Flavin said CIE’s partnership with the University was received with excitement at the Booth School of Business; within the first 48 hours, more than 130 MBA students had voiced interest in the program. 

“The benefits to the students, of course, would be the ability for Chicago Booth students to work with engineering talent to be able to design and build a product that could be part of a startup that they could launch here in Illinois,” said Flavin. “For the engineering student, it could be the ability to interact with a Chicago Booth school student with experience in business that could help them with their idea and with their business experience, the ability to help bring the idea to the market.”

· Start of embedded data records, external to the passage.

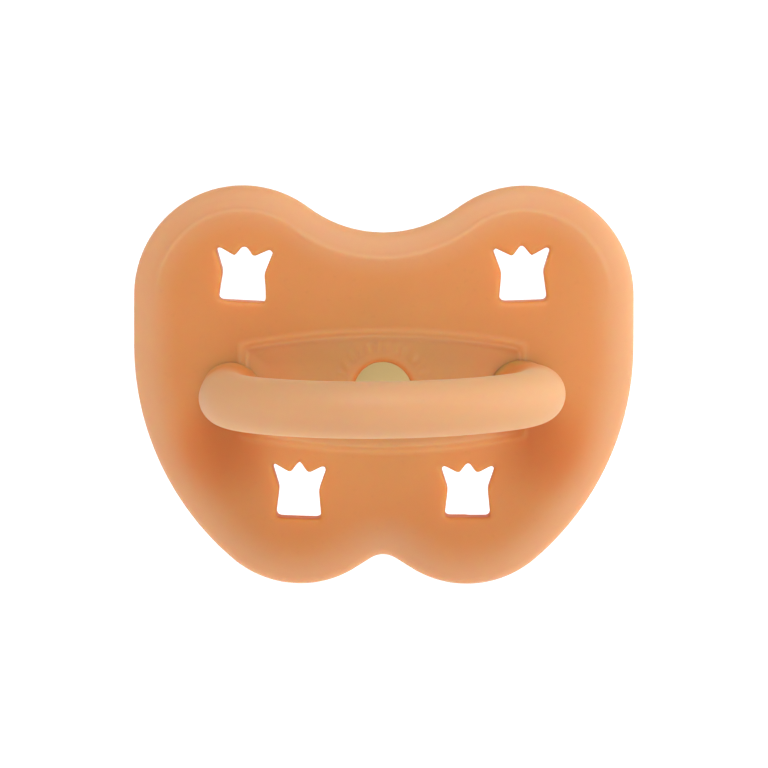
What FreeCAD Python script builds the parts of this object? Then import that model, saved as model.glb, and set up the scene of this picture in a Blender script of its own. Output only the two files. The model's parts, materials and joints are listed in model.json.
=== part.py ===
import FreeCAD, Part
import math
import os

import Sketcher
from FreeCAD import Placement, Rotation, Vector

# Natural rubber pacifier, in millimetres. +Z is up, and the child's mouth is on the +Y side.
# The origin is the centre of the front hole, on the floor of the recess.
#
# shield        domed plate with four crown-shaped air vents, a recess and a collar for the teat
# teat_flange   the teat's foot, held in the groove inside the collar
# teat_neck     the stretch of the teat that bends
# teat_bulb     the hollow bulb
# handle_loop   the thick round loop
# handle_foot_left, handle_foot_right   the stretches where the loop bends on the shield

SIZES = {
    # shield outline
    "shield_width": 56.0,
    "side_radius": 31.7,
    "side_height": 4.6,
    "top_lobe_height": 22.6,
    "top_lobe_radius": 12.4,
    "top_notch_height": 17.5,
    "bottom_lobe_depth": 22.2,
    "bottom_lobe_radius": 11.5,
    "bottom_notch_depth": 18.7,
    "bottom_notch_radius": 2.4,
    # shield section
    "dome_radius": 118.0,
    "shield_thickness": 3.2,
    "rim_radius": 1.3,
    "cutter_reach": 12.0,
    "recess_depth": 0.7,
    "recess_width": 31.0,
    "recess_half_height": 6.5,
    "recess_end_half_height": 4.9,
    # air vents
    "vent_width": 6.6,
    "vent_waist": 4.7,
    "vent_foot": 5.2,
    "vent_height": 6.3,
    "vent_tip_drop": 0.3,
    "vent_notch_depth": 1.35,
    "vent_notch_spread": 0.95,
    "top_vent_spread": 15.5,
    "top_vent_rise": 13.1,
    "bottom_vent_spread": 9.45,
    "bottom_vent_drop": 11.0,
    # front hole and the teat's seat
    "front_hole_radius": 3.2,
    "floor_thickness": 2.0,
    "collar_radius": 10.6,
    "collar_back": 5.2,
    "collar_sink": 0.8,
    "lip_thickness": 1.5,
    "lip_clearance": 0.4,
    # teat
    "flange_radius": 8.6,
    "neck_radius": 5.4,
    "teat_wall": 1.3,
    "neck_start": 6.0,
    "neck_end": 11.5,
    "waist_radius": 10.0,
    "bulb_radius": 8.3,
    "bulb_centre": 23.0,
    # loop handle
    "bar_radius": 3.05,
    "root_spread": 15.5,
    "loop_half_width": 17.1,
    "foot_length": 4.2,
    "loop_depth": 18.2,
    "crown_radius": 19.0,
    "foot_embed": 1.8,
    "root_flare": 0.25,
}

doc = FreeCAD.newDocument("pacifier")
sheet = doc.addObject("Spreadsheet::Sheet", "sizes")
for row, (alias, value) in enumerate(SIZES.items(), start=1):
    sheet.set("A%d" % row, alias)
    sheet.set("B%d" % row, str(value))
    sheet.setAlias("B%d" % row, alias)
doc.recompute()

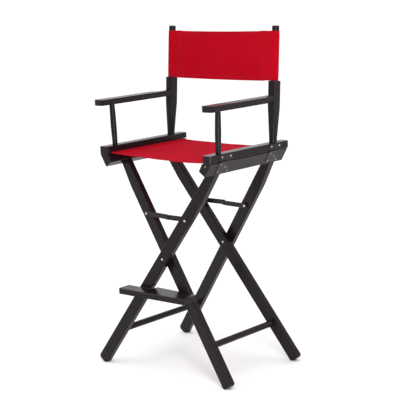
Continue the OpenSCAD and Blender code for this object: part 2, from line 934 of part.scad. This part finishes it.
upper_leaf(left, hinge_rear_y);  // hinge_upper_leaf_left_rear
upper_screws(left);  // hinge_upper_screws_left
stay_bar(right, front);  // stay_front_outer
stay_bar(left, front);  // stay_front_inner
stay_bar(right, rear);  // stay_rear_outer
stay_bar(left, rear);  // stay_rear_inner
stay_button(right, front);  // stay_button_front_outer
stay_button(left, front);  // stay_button_front_inner
stay_button(right, rear);  // stay_button_rear_outer
stay_button(left, rear);  // stay_button_rear_inner
footrest_board();
footrest_board_leaf();  // footrest_hinge_board_leaf
footrest_board_screws();  // footrest_hinge_board_screws
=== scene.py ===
"""Looks of the folding director chair.

Black painted wood, red canvas, black steel, and small nickel and brass fasteners.
"""

import math

import bpy
import numpy as np
from mathutils import Matrix, Vector

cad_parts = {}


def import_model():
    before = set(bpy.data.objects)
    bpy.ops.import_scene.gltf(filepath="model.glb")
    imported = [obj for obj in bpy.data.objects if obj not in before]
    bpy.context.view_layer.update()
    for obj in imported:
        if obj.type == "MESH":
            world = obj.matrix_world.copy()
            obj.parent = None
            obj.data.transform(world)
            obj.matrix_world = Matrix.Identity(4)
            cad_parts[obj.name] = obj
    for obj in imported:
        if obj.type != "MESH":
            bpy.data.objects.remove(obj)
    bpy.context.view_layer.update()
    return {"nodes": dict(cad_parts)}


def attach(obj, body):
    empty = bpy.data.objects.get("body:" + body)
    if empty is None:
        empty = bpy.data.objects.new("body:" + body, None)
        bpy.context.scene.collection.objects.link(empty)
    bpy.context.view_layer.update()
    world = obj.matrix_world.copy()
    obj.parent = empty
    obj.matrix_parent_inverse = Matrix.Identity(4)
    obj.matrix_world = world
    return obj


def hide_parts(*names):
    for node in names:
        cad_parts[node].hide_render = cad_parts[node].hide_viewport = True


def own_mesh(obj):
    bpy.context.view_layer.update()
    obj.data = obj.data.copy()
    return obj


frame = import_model()

# ---- sizes, in metres, in the row frame ------------------------------------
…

Meghan Fisher, associate director of the Polsky Center for Entrepreneurship and Innovation at the University of Chicago, hopes the partnership between the University and the CIE will raise students’ awareness of the resources that are available to aspiring entrepreneurs within Illinois. 

“I think by making sure people are aware that they have resources here and that people really want to support them, we can promote (economic) activity here as well,” Fisher said. 

A pilot program similar to the new partnership was conducted in the Spring 2014 semester. 

“We had a surgeon at the University of Chicago Medical Center pair up with some engineering students around a surgical room app that can better manage the flow of utensils in and out of the surgery room,” Flavin said. 

He said the app improved the efficiency of the operating room and was very well received. 

Bill Bell, spokesman for the College of Engineering, said products, similar to the app, stem from the core principle of the partnership between the two universities: problem solving. 

“It’s really problem solving that is the heart of it,” Bell said. “If it’s an app that is what’s going to both attack that problem and has a good business model to go with it, I think you would see an app grow out of it.”

He said student-made products that would be produced by the program would not necessarily be apps; they could take any number of forms such as hardware or machinery. 

Already, 25 seniors in electrical and computer engineering, as well as 15 students from Chicago Booth, have signed on to participate in the program, according to Fisher.

“They’re great problem solvers, they’re world-class engineers from a technical prospective, but many of them come to us as undergraduates ready to look for entrepreneurial opportunities,” Bell said. “There are 10,000 engineers, more and more of them with that entrepreneurial interest and drive, so this gives us a great way to expand that out.”

Bell hopes that programs like this will expand to include students across multiple departments, giving University students a competitive edge as entrepreneurs. 

“You’re talking about one of the best MBA programs in the world and one of the best engineering programs in the world, so one of the important things to remember is that the sky is the limit here,” said Bell. “There are all kinds of possibilities that can grow out of this that we can’t even imagine at this point.”